First and foremost.  The biggest news in online art and visual media is the resurrection of Patrick Farley’s Electric Sheep Comix site.  This brilliant… and cosmically under-rated … visual artist and innovative storyteller is back!  You can view the dramatic and politically cogent “Spiders” saga, which I cite regularly for its implications about citizen-centered civilization… or view the psychedelic future in the sci fi “Don’t Look Back“… finally grasp the full implications of the terrifyingly bizarre fixation called the Book of Revelation, in “Apocamon“…

Or scroll through the stunningly beautiful, thought-provoking… and sexy… newest Farley work… “First Word.” And I may have a very special Farley-related announcement  soon!

==More on Fantasy and SF==

I enjoyed the guest essay, A Far Green Country, that fantasy Author Catheryn Valente contributed to Charlie Stross’s blog.  I found many of her insights and metaphors fascinating and fun, such as why magic realism as a sub-genre seems to crop up especially in countries ruled by brutal despotisms.

Nor is magical thinking solely the province of non-technological minds.  I agree that the nerdy-techno “singularity” is – at root – just a modern manifestation of magical-transcendentalism.  Indeed, our 21st Century America is awash in mystics!  The technological illiterates among them either wallow in the Book of Revelations or lefty-Gaian nostalgism or else solipsistic AynRandianism,  Those who are tech-empowered shift their transcendentalism to what’s been called the “rapture of the nerds.”  Same stuff though, when you dig deep to the level of personality, and thousands of years old.

I found the anecdote about Cotton Mather and obsession with the Rapture erudite, hilarious, persuasive and rather moving!

Still, in the end, I found Cat’s missive troubling.  We all know there IS a difference and distinction between Fantasy and SF. Simply pointing the finger at some sci fi and saying “that’s also magical thinking!” is not a truly helpful step toward understanding.  Cat knows very well that there is a lot of science fiction that explores the processes of change in human civilization, thought and nature without pleading a transcendent dispensation or rapture.

No, the root element is right there in that word “change.” Science fiction borrows many elements from the mother genre – fantasy — elements of boldness and the fantastic that date back to Homer & Gilgamesh.
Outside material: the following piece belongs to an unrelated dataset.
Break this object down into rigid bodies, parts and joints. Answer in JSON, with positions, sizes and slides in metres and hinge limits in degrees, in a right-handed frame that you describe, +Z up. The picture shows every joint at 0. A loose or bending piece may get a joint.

But sci fi then rebels against all literary foundations by embracing change.  Even when it warns against BAD change it is relishing, exulting, expanding upon what Einstein called the “gedankenexperiment” or thought experiment.
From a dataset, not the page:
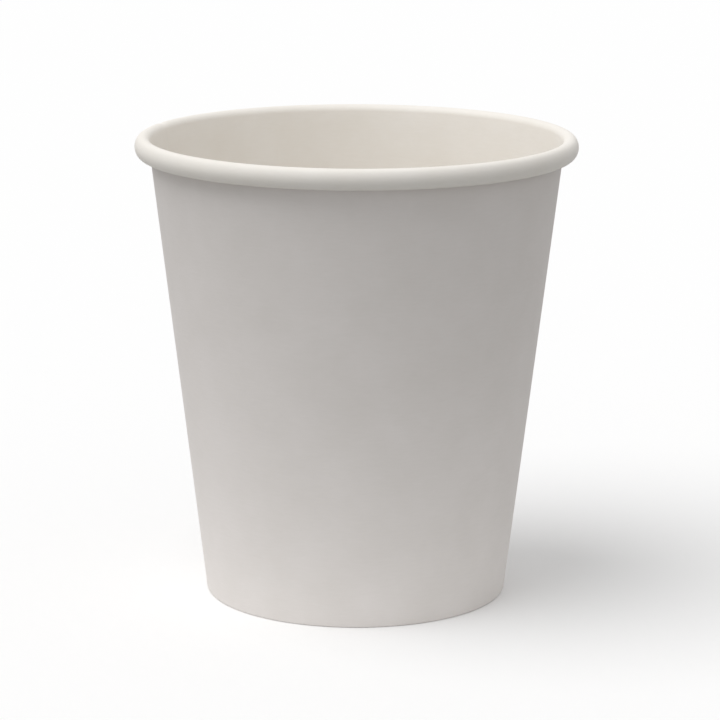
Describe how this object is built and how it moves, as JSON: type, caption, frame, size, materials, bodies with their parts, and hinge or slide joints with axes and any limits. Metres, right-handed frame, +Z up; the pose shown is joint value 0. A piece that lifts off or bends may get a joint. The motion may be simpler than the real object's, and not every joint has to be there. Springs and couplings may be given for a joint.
{
  "type": "paper cup",
  "caption": "Single-wall paper cup for hot drinks: tapered lapped wall, rolled rim for a press-on lid, folded hem and recessed base.",
  "frame": {"origin": "centre of the foot ring, on the surface that the cup stands on", "axes": "+Z up the cup's axis, +X through the middle of the side seam"},
  "size_m": [0.09, 0.09, 0.0948],
  "materials": {
    "wall_board": "matte",
    "base_board": "matte"
  },
  "bodies": {
    "root": {"side_wall": "wall_board", "base_disc": "base_board"}
  },
  "joints": []
}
When SciFi goes “whatif” it takes the sacred word seriously.

 Fantasy is almost perfectly encapsulated by the presumption of changelessness.  Oh, kingly rulers my topple and shift, but the abiding assumptions and social castes generally do not. This is why, despite her dragons and bards and medieval crafts, Anne McCaffrey proclaimed loudly that “I am a science fiction writer!”  Because her characters know that change is coming.  Some resist, many are eager to bring it on as fast as they can.  And the future on Pern will have both dragons and flush toilets.  Songs and tapestries and universities and hyperdrive ships.

Terry Pratchett writes science fiction because his discworld (borne through space by a mythical turtle) has something called progress.  People are waking, rising up. George Martin’s depressing Game of Thrones saga has very little magic in it, but it consigns the peasants to endless, endless, endless misery and feudal oppression, with absolutely no hope of progress.  It is part of the longer/older tradition stretching back to Homer. It is fantasy.
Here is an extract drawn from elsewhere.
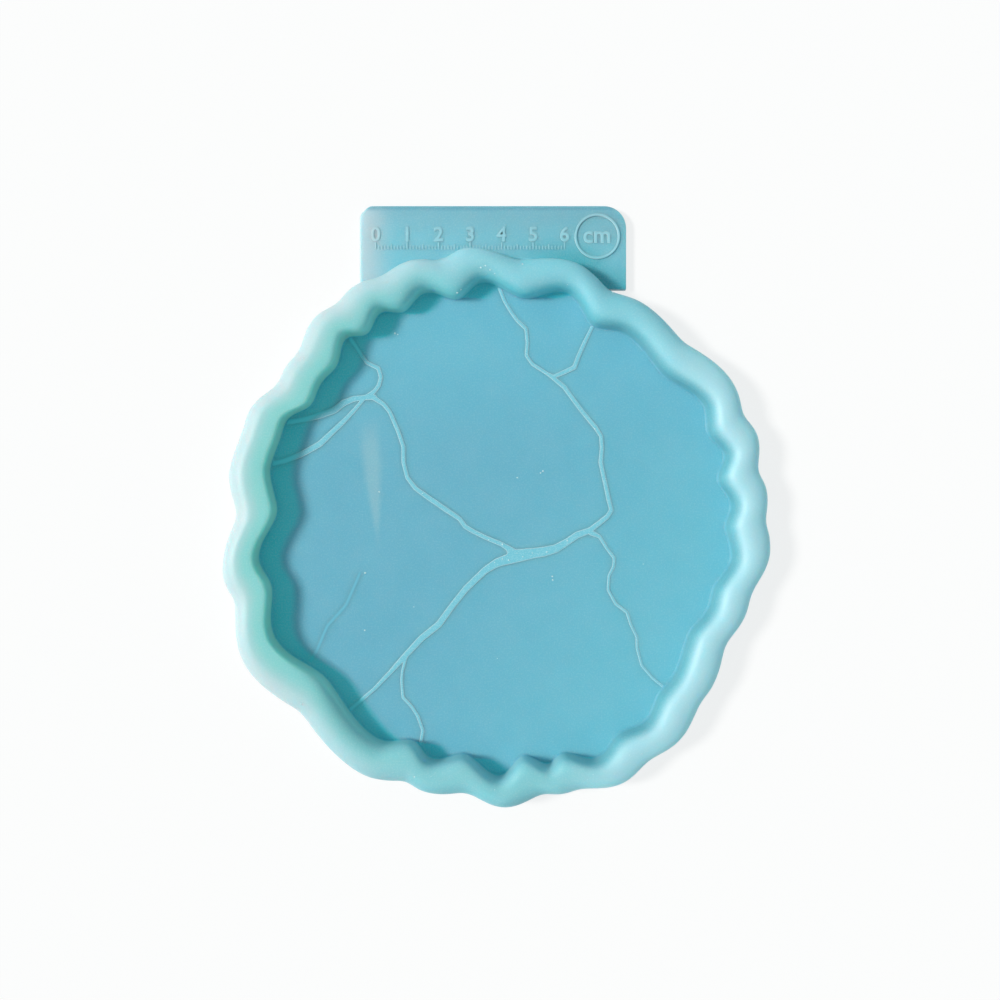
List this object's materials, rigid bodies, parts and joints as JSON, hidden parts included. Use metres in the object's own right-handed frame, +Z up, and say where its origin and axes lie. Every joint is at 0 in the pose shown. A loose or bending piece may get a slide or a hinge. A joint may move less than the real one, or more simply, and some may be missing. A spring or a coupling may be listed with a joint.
{
  "type": "resin casting mould",
  "caption": "Shallow round silicone casting mould with a wavy rolled rim, raised crack lines across its floor and a flat label tab at the back.",
  "frame": {"origin": "middle of the casting space, on the flat underside", "axes": "+Z up, out of the open casting space; +Y towards the label tab; +X to the right with the tab at the back"},
  "size_m": [0.1713, 0.1895, 0.013],
  "materials": {
    "silicone": "satin, translucent",
    "silicone_matte": "matte, speckled"
  },
  "bodies": {
    "root": {"base_slab": "silicone", "side_wall": "silicone", "rim_roll": "silicone", "label_tab": "silicone", "tab_ring": "silicone", "ridge_centre": "silicone_matte", "ridge_trunk": "silicone_matte", "ridge_north": "silicone_matte", "ridge_north_east": "silicone_matte", "ridge_south_east": "silicone_matte", "ridge_south_west": "silicone_matte", "ridge_south": "silicone_matte", "ridge_fork": "silicone_matte", "ridge_west": "silicone_matte", "ridge_north_west": "silicone_matte", "ridge_lower_fork": "silicone_matte"}
  },
  "joints": []
}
I go into this elsewhere in my essay,  The Difference between Science Fiction and Fantasy.

But other than that…terrific article.  Thanks Cat, I learned a lot.  I must look up your books.

== And Miscellaneous Cool Stuff! ==

Watch this segment of Neil deGrasse Tyson about America’s decline amid the changing landscape of modern science. I mean it.  Watch this and make your uncles and cousins watch it. Half of our economic growth since WWII came from science and technology. This last decade was the first in 60 years in which the US did not stun the world with some terrific “new thing” that let us get rich enough to then buy megatons of crap from foreign factory workers and uplift a new world middle class. The Fox War on Science is nothing less than pure, unadulterated treason.

No more Virtual reality headsets or helmets: DARPA is developing megapixel augmented reality contact lenses that will allow users to focus on both faraway objects and images placed very close to the eye. I portray this in EXISTENCE.

Too pretty for words. Gorgeous planets in drops of water.

Comedian — Dara O’Briain — opines on science and quackery. Brilliant, utterly brilliant: “The difference is that science knows it doesn’t know everything. If it thought it knew everything it would stop.”

Some of us, including fellow author John Shirley, used to muse about the possibility of using a plasma blaster to turn trash into component atoms–a trash DISINTEGRATOR. It’s apparently energy efficient and could solve many environmental problems.

What exactly are your online rights? What protections are offered under the First Amendment and intellectual property laws? Chilling Effects offers an extensive database of info about copyright and trademark infringement, fan fiction, cease and desist notices, issues of anonymity and freedom of expression. A joint project of the Electronic Frontier Foundation and Law Schools at Harvard, Stanford, Berkeley and the George Washington School of Law, Chilling Effects is a first stop to determine your legal rights in the on hot issues in the ever-evolving online world. I’ve been known to differ over matters of emphasis with my friends at EFF.  I am far less worried about what governments and the mighty “see” about me — and history shows little hope of stopping them — while I am more vexed and angry over government and the mighty hiding from citizen supervision.  Still this is a good and important move and I am glad these folks are doing things like this!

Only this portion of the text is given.